In the area of present day Hod along the Ping River in Chiangmai province the Buddha stopped and rested here. While bathing in the Ping River he met a Lua tribesman who gave him some honey. He later predicted that this place will be called Tha Soi (Soi Pier). A little later he met a group of Lua merchants who were pushing a cart of mineral salt. They gave the Buddha some salt and food and the Buddha predicted that this place would be called Tha Sai (Salt Pier).
Aside from predictions, there are local legends with physical evidence in the form of a footprint. These are found at several locations throughout northern Thailand. The Buddha traveled and met a Lua who gave him some honey. In return the Buddha left his footprint on the cliff which today is called Phrabat Pha Dok Mai in Lee district, Lamphun province. Later he traveled further along the Ping River and met a Lua tribesman preparing rice and gave to the Buddha. He left his footprint and gave the name Phrabat Huay Khao Tom. (Lee district, Lamphun province)
Another important artifact associated with the Lua are the Royal Silver Foils and Seal of Queen Wisuttitewee , who served as the puppet ruler of Chiangmai during the early period of Burmese control in 1567. In addition there is a Seal of the Supreme Patriarch . At this time Queen Wisuttitewee presented two silver foils with the royal seal stamped on them to this Lua village. (40 cm. long and 6 cm. wide) Inscribed in Sukhothai script, there are instructions giving authority to three high ranking Chiangmai officials to present these royal items as orders to be followed in faithful service to the crown and temple to five Lua villages in present day Chomthong district, Chiangmai. The villages were appointed to take care and service Wat Raj Wisuttaram and serve as temple slaves exempt from other services of the government including military and forced labor.
Lua as Mentioned in Stone Inscriptions
Stone inscriptions have been a valuable source of information about the Lua and their relationship with merit making and the royal projects by different Lanna rulers.

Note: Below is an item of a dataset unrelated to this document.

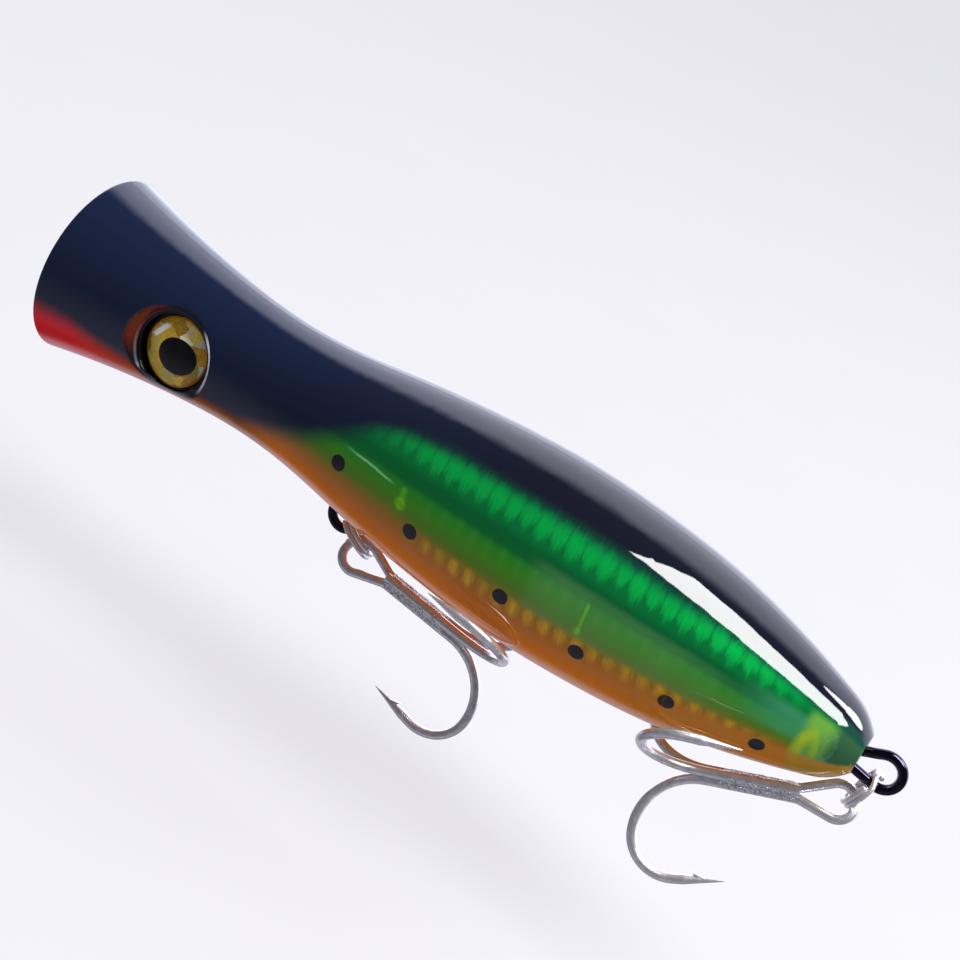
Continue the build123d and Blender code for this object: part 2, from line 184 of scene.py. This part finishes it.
class Material:
    """A node material with one Principled shader; plain holds its uniform values."""

    def __init__(self, name, gain=1.0, **plain):
        self.gain = gain
        self.material = bpy.data.materials.new(name)
        self.material.use_nodes = True
        self.tree = self.material.node_tree
        self.shader = self.tree.nodes["Principled BSDF"]
        self.material.diffuse_color = PLAIN_GREY
        for key, value in plain.items():
            self.shader.inputs[key.replace("_", " ")].default_value = value

    def node(self, kind, **settings):
        node = self.tree.nodes.new(kind)
        for key, value in settings.items():
            setattr(node, key, value)
        return node

    def position(self):
        """Object position in millimetres, as a vector and as three numbers."""
        coord = self.node("ShaderNodeTexCoord").outputs["Object"]
        scale = self.node("ShaderNodeVectorMath", operation="SCALE")
        self.tree.links.new(coord, scale.inputs[0])
        scale.inputs["Scale"].default_value = 1 / MM
        split = self.node("ShaderNodeSeparateXYZ")
        self.tree.links.new(scale.outputs[0], split.inputs[0])
        return scale.outputs[0], [Val(self.tree, split.outputs[i]) for i in range(3)]

    def combine(self, x, y, z):
        node = self.node("ShaderNodeCombineXYZ")
        for i, value in enumerate((x, y, z)):
            if isinstance(value, Val):
                self.tree.links.new(value.out, node.inputs[i])
            else:
                node.inputs[i].default_value = value
        return node.outputs[0]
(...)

Normally the king would commission the scribe to use a slab of sandstone and document important information about royal projects in the Sukhothai script. These records of history were placed at important temple so that the general public could easily view. The content included an astrological symbol at the top followed by the ruler who commanded the merit making project which was usually associated with the temple such as the renovation of the relic chedi, the building of halls, or the establishment of new temples. There were also the names of temple slave in the form of families and individuals. Another important item found on these stone inscriptions included the donation of land by the royal family to the temple. As far as the Lua are concerned there are four important stone inscriptions which mention the Lua as temple slaves. They are referred to as La and Milukku in these inscriptions.
Today there are Lua villages scattered throughout northern Thailand. Thailand has villages from Chiangrai to Tak provinces. Many of the Lua in northern Thailand have kept some of the ancient traditions of their ancestors. They have assimilated with Tai Yuan and Tai Yuan have assimilated with them. The examples that are most visible today are rituals associated with birth, death, marriage, housewarming , costumes, and animism. The biggest changes have occurred because of changes in life style as Thailand rapidly modernizes . Lua villages are more frequently associated with city people. They are educated in government schools and are exposed to reading and mass media. Many have successfully assimilated into Tai Yuan society. It's valuable to take a look at some of these rituals that are still alive today.
Birth of a child
This is an example of an area where the Lua and Tai Yuan (khon muang) follow similar customs. After the birth of a baby, it is placed in a basket and left at the top of the stairs in the house. Then someone shouts, this is the spirit of a human child. If you are not interested I will feed and take care of this human child. After one month a name is given to the baby and then the su khwan ceremony takes place where the child's souls are called , if in fact any of them have wondered away.
Here is another example of customs shared by both the Lua and Tai Yuan. The young male teenagers go courting in-groups to the young lady's house where they play traditional musical instruments. If the lady is interested they will get married and make sacrifice to ancestral spirits. Those of the same ancestors will not marry.
Even though there is a difference in the way the two ethic groups dispose of their dead, there are some similarities associated with the funeral ceremony. For instance, there is a lit candle at the head of the coffin while it is in the temple or at the house. Moreover both ethnic group carry a 3 tail banner at the head of the procession to the gravesite or crematorium. There is a food bag placed inside the coffin.
Lua and Tai Yuan both believe in spirits, such as ancestral , village, house, forest, water, orchard, paddy fields , irrigation, and weir spirits. There are special ceremonies performed and the giving of offerings as well as the building of spirit houses.